Saturday, January 03, 2026

Careers in Conflict Transformation and professional peaceworking: Spinning it up from thin air

It is possible, in some cases, to simply invent a career and lean in with your whole heart and make it so. 

For example, in the early 1980s I was approached by a local peace activist in the far north of Wisconsin to start an actual paid organization. She and I and one other woman started it in Hayward, Wisconsin and called it Waging Peace. Jeanne was Education, Madge was Office Manager and Public Speaker, and I was Liaison and Trainer to local peace groups across northern Wisconsin, the Upper Peninsula of Michigan, and northeastern Minnesota. We funded ourselves by a combination of direct mail appeals and small grants.
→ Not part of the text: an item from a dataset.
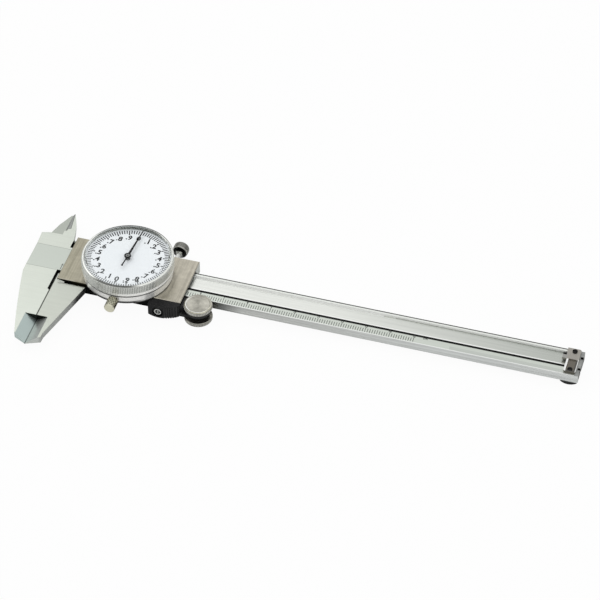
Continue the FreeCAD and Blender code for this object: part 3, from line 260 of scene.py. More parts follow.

We paid ourselves minimum wage. For each of us, it was simply a time in life where we had some financial obligations but not so overwhelming that we couldn't live on minimum wage and we were all driven to work full-time for peace and justice. In my case, I eventually became a full-time resister, going to prison for a direct disarmament action, but following that with using my Peace and Conflict Studies degree to get hired as an adjunct Peace and Conflict Studies professor, which ultimately led to a full-time professor appointment. This is a highly unusual career path, but it's my reality. Others have created something from apparent nothing and have thus been able to devote themselves to the work that fed their passion.